WHAT NEEDS TO BE DONE -
Your task is to return the line containing "Write the Blender Python" plus every line after it, exactly and with nothing added.

┌──

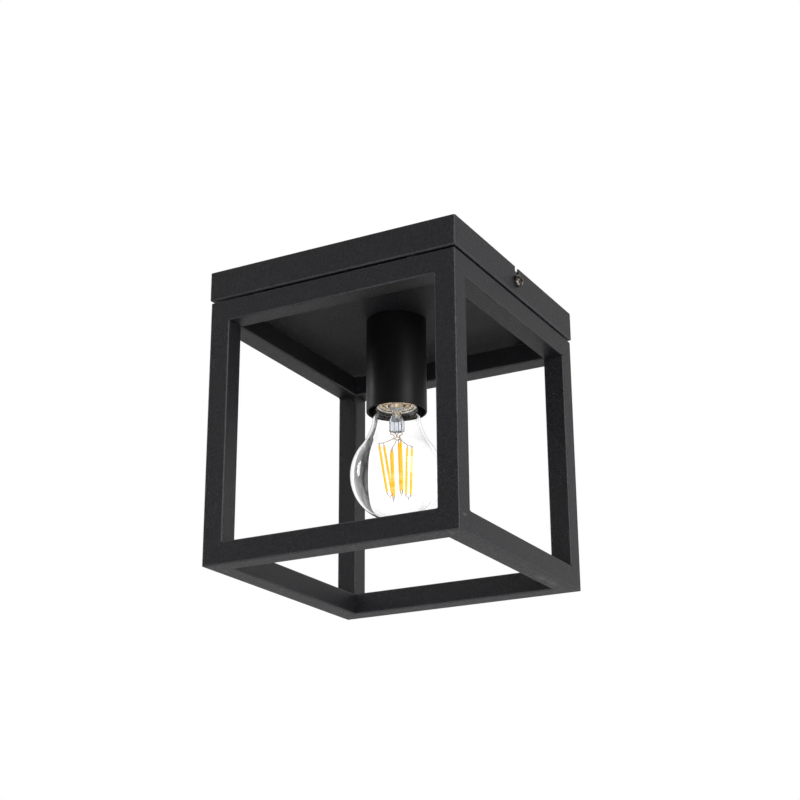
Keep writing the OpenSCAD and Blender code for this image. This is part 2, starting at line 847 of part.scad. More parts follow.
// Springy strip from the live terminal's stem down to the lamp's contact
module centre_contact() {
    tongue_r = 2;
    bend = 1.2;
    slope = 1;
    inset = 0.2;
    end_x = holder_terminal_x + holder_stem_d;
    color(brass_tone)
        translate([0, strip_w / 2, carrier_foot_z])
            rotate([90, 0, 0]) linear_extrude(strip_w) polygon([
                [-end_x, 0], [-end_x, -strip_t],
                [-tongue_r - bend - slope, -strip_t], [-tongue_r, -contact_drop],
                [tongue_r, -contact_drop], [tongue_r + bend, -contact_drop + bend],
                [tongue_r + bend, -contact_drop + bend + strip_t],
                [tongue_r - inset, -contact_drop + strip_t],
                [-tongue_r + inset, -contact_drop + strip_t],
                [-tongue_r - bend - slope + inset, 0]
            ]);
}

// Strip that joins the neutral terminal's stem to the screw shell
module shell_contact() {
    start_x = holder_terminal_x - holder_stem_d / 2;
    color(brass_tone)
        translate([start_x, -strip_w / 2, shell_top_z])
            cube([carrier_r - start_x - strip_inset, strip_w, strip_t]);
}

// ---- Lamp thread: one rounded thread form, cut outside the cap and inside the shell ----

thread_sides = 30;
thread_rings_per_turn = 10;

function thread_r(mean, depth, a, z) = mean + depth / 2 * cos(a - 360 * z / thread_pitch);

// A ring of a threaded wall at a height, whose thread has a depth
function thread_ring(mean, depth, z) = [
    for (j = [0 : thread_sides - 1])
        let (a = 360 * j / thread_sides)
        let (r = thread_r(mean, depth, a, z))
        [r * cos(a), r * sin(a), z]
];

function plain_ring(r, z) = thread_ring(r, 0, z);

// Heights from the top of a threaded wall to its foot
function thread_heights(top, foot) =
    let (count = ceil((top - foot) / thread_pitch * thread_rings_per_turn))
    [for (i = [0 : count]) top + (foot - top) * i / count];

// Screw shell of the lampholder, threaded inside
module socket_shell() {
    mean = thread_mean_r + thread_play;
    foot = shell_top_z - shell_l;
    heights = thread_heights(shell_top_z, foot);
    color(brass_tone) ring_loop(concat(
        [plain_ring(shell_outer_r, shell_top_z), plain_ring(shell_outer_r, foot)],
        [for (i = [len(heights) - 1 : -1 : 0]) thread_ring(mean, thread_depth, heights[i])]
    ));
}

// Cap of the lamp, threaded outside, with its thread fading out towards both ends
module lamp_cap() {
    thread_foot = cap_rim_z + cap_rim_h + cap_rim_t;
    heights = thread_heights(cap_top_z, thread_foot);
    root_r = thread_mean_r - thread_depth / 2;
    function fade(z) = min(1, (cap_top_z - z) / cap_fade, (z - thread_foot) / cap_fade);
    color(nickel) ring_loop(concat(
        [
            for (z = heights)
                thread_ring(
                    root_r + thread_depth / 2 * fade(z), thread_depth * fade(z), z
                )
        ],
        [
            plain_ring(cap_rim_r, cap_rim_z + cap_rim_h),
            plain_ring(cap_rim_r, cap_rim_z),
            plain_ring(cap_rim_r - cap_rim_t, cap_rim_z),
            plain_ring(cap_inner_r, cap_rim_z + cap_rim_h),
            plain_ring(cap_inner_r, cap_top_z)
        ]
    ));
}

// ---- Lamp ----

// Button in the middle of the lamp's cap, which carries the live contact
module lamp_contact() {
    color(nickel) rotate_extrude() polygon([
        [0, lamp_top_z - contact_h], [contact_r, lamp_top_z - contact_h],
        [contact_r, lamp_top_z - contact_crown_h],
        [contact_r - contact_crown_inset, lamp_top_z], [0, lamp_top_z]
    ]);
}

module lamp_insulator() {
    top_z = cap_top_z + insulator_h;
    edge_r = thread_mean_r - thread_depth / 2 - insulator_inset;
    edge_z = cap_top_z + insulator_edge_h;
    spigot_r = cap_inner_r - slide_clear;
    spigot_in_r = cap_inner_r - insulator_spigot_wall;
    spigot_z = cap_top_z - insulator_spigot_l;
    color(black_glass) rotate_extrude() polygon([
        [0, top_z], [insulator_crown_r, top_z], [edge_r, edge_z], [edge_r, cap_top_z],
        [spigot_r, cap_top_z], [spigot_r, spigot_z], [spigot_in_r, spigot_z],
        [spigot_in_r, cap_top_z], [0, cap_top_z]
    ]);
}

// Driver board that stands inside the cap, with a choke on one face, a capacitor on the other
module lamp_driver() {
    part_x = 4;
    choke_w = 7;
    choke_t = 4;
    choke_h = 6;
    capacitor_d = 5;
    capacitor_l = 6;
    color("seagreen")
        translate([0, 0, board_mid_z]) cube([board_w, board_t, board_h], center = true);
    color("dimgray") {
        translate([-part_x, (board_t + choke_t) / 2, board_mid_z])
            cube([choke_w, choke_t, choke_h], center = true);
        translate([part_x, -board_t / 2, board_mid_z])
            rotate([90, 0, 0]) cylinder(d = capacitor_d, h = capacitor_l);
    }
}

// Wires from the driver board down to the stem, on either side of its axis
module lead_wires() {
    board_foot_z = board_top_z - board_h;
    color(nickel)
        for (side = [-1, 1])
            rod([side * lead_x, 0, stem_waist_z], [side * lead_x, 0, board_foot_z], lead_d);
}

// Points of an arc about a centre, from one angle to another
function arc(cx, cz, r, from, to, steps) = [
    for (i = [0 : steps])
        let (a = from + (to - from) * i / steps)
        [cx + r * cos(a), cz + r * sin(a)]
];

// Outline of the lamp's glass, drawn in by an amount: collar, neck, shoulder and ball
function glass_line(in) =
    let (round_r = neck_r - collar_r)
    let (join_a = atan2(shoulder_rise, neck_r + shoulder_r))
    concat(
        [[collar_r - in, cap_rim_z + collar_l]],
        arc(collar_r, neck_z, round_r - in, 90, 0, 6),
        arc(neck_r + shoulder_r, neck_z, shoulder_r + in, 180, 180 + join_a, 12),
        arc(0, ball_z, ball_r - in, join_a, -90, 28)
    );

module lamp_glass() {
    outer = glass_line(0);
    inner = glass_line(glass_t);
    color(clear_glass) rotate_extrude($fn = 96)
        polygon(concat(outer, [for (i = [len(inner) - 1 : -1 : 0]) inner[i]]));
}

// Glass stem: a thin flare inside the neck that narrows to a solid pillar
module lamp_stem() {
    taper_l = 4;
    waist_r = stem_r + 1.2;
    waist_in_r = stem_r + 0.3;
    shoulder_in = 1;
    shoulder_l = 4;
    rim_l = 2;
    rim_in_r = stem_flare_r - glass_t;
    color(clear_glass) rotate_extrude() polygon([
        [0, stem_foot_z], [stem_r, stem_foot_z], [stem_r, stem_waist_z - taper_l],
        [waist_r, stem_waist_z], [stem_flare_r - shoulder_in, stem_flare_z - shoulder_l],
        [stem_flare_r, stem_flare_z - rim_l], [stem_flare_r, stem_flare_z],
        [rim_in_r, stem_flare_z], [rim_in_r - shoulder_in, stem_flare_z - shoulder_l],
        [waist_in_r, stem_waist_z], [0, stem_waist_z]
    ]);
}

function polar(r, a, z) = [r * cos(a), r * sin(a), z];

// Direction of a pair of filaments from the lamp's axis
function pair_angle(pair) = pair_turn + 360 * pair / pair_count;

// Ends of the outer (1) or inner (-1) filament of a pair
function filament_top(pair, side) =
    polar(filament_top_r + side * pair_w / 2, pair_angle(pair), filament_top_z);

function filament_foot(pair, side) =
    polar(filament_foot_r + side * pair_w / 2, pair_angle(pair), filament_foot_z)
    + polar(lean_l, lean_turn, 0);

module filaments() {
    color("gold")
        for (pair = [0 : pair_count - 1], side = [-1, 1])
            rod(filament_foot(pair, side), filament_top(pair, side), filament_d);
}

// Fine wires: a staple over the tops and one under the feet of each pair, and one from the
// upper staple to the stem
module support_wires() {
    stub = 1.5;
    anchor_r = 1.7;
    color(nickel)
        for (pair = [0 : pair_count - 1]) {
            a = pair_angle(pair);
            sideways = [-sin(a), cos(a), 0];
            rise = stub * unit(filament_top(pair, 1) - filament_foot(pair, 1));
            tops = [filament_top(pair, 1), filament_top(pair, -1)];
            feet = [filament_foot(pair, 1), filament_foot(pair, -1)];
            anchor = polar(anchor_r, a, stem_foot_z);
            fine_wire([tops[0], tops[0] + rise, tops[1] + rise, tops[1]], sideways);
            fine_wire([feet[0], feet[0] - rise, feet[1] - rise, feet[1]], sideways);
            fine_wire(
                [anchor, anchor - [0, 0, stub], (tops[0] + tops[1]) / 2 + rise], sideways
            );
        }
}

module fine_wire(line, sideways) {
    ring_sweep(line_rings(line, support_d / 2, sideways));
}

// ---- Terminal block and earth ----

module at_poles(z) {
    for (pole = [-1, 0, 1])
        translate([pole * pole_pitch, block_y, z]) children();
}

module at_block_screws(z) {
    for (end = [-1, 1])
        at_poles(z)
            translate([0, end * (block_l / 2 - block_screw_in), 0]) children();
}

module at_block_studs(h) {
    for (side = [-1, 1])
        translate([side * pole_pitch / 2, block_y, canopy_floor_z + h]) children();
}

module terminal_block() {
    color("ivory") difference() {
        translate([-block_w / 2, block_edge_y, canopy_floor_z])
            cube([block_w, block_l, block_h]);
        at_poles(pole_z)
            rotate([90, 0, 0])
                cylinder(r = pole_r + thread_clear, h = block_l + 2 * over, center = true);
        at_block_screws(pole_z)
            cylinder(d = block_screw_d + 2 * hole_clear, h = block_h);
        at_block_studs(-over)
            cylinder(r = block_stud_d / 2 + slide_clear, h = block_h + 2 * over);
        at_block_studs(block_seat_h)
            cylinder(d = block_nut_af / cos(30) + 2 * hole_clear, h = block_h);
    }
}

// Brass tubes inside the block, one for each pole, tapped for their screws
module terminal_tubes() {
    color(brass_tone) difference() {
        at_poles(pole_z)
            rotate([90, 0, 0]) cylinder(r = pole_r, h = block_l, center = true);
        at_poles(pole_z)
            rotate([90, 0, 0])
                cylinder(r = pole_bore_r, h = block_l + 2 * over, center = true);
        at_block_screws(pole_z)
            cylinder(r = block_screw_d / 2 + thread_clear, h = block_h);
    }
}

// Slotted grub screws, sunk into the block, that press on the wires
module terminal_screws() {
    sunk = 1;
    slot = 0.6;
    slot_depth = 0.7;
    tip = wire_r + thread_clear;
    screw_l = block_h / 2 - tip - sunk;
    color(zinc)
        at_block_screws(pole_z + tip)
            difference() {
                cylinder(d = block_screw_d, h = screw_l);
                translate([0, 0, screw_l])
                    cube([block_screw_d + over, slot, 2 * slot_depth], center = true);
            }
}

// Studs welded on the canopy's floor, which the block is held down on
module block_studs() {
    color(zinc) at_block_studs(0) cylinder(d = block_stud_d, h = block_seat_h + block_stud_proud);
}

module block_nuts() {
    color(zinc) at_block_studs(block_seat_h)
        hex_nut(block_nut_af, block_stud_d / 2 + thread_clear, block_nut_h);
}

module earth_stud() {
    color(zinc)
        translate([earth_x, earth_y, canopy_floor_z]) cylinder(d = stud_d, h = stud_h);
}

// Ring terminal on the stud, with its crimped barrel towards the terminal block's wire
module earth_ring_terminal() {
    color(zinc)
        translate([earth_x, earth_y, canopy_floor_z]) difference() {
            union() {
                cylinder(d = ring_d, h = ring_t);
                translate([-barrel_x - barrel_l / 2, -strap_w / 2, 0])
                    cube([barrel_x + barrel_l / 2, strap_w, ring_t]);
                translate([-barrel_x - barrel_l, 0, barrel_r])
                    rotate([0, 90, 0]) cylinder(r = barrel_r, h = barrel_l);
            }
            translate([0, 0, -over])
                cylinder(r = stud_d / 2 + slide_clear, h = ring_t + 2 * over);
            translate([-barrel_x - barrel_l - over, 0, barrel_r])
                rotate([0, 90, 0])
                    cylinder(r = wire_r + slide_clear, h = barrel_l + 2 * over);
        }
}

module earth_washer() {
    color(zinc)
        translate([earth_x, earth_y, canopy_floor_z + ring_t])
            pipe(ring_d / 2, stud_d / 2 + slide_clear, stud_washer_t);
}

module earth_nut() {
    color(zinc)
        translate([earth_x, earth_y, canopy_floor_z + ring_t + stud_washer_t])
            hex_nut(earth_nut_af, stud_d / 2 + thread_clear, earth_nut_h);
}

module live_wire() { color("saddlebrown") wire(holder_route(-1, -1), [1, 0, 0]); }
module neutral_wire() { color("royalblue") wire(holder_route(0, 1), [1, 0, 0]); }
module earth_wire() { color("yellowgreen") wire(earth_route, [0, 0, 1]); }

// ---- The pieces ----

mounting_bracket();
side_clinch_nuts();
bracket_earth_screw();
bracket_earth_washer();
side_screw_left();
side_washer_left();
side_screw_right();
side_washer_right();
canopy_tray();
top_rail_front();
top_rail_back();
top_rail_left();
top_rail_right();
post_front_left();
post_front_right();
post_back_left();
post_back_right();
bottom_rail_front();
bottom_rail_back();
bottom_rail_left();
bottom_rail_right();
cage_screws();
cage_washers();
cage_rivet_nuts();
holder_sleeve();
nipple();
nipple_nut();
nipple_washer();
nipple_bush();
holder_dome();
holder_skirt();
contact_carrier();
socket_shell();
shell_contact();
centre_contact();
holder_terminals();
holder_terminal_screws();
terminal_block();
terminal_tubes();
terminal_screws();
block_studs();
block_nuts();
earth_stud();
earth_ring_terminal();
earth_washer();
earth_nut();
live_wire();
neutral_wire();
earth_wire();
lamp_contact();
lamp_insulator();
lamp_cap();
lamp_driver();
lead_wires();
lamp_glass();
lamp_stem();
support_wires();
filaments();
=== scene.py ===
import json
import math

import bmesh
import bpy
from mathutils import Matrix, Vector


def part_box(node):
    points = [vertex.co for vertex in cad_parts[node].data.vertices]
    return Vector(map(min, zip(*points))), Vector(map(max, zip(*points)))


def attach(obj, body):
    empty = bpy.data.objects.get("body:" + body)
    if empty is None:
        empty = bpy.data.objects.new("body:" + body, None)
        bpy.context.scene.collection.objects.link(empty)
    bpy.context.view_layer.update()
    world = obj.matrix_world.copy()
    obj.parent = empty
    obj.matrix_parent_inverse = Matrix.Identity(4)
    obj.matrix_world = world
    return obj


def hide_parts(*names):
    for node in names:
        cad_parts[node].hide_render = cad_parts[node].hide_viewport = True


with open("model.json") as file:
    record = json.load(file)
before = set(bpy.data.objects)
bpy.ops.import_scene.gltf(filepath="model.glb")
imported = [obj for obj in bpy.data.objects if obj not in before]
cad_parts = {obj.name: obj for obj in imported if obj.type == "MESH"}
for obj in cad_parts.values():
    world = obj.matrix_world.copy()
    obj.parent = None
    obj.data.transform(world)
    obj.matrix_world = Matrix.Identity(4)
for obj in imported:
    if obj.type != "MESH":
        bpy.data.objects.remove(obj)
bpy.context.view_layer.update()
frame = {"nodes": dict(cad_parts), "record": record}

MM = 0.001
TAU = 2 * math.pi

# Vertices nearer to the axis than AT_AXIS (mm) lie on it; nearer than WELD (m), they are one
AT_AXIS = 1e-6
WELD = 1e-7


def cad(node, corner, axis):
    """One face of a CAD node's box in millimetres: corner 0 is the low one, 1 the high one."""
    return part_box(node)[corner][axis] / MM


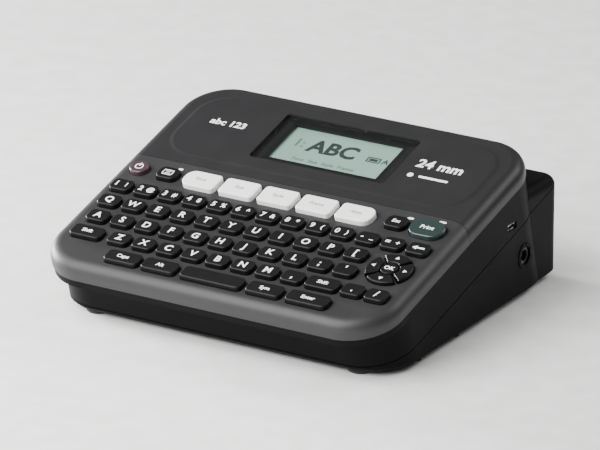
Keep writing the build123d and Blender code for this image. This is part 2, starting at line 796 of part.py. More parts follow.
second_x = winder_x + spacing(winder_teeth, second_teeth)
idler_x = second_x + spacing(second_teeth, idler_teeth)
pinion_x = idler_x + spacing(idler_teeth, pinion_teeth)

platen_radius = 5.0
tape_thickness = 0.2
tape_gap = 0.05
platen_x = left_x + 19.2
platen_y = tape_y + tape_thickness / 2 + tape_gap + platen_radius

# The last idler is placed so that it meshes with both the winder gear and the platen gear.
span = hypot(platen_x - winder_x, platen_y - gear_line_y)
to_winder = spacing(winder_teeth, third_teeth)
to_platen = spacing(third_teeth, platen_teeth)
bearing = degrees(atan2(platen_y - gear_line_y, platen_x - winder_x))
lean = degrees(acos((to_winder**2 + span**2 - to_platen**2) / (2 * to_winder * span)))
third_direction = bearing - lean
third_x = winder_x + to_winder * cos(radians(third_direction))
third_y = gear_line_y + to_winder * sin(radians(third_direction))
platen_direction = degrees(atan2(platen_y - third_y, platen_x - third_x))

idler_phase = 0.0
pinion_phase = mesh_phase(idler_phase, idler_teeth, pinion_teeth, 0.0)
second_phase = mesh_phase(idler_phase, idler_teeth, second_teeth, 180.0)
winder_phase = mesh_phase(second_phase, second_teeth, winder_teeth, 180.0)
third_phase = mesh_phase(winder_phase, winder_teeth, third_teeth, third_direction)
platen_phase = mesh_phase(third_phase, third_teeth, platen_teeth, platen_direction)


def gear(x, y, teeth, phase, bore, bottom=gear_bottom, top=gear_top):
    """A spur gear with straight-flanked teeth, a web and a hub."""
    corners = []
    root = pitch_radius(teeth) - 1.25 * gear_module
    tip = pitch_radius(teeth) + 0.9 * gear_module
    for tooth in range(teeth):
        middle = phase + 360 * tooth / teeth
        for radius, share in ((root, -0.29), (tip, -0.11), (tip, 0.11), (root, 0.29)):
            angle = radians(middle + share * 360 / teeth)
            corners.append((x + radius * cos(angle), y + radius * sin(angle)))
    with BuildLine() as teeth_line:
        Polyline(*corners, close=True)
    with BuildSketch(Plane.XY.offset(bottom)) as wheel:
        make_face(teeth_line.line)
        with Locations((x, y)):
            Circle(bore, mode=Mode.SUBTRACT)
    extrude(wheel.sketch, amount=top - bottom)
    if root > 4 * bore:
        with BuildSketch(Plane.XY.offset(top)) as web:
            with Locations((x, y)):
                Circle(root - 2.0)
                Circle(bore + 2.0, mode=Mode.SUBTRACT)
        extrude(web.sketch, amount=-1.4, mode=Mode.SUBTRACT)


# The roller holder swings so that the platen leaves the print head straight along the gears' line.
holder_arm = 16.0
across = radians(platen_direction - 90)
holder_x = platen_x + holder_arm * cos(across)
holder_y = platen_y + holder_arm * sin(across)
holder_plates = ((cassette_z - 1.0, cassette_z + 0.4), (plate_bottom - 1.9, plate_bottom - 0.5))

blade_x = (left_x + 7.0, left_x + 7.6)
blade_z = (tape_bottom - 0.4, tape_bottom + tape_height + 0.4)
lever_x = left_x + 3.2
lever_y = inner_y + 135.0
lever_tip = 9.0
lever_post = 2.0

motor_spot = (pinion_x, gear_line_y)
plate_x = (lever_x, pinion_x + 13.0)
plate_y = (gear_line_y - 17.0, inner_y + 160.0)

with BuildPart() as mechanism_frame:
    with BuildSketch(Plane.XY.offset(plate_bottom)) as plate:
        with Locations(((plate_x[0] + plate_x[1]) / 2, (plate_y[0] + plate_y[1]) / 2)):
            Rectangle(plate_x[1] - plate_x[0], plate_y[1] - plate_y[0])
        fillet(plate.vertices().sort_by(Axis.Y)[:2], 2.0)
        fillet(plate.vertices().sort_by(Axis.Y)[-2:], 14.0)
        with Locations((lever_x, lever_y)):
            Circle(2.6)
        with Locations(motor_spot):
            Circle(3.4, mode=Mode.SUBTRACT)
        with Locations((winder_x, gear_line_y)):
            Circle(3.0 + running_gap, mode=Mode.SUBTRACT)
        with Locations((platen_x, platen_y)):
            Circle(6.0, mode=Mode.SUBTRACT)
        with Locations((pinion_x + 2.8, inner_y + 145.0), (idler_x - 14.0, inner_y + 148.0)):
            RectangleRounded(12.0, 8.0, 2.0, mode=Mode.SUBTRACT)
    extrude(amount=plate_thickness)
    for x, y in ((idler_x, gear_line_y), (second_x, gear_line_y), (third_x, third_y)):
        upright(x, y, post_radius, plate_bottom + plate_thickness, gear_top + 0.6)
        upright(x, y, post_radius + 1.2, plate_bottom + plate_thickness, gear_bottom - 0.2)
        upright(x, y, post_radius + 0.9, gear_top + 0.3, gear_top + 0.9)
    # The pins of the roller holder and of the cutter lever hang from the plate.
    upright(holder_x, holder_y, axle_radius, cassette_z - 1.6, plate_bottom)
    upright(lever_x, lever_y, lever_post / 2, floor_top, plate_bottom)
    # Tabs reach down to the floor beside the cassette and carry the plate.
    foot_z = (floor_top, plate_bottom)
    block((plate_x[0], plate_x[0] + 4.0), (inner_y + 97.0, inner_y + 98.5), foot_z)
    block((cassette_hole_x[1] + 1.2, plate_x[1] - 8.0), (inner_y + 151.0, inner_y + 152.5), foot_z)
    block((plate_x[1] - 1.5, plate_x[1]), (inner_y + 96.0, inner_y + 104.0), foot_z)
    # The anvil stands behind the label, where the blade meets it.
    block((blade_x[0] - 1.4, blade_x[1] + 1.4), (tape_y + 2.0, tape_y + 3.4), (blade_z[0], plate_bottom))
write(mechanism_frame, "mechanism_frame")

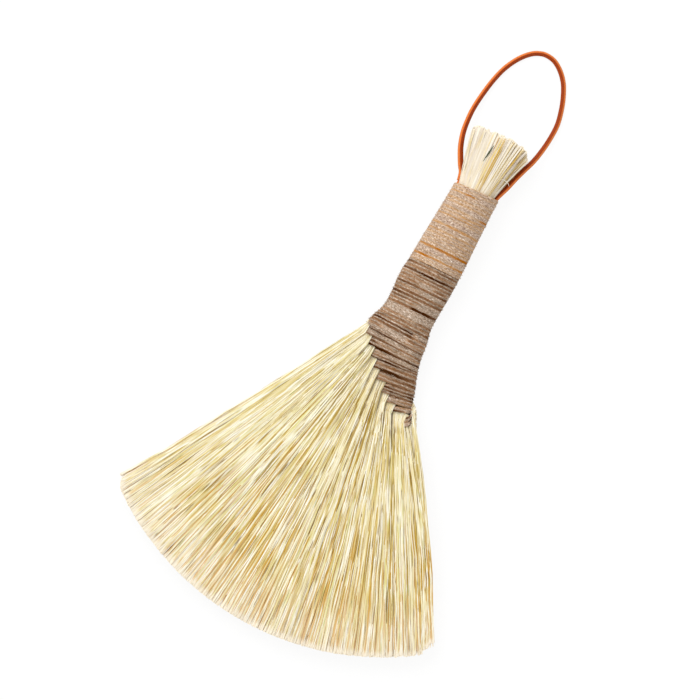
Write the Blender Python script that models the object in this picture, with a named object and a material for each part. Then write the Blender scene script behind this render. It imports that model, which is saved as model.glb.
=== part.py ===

└──

EXERCISE RESPONSE -
Write the Blender Python script that models the object in this picture, with a named object and a material for each part. Then write the Blender scene script behind this render. It imports that model, which is saved as model.glb.
=== part.py ===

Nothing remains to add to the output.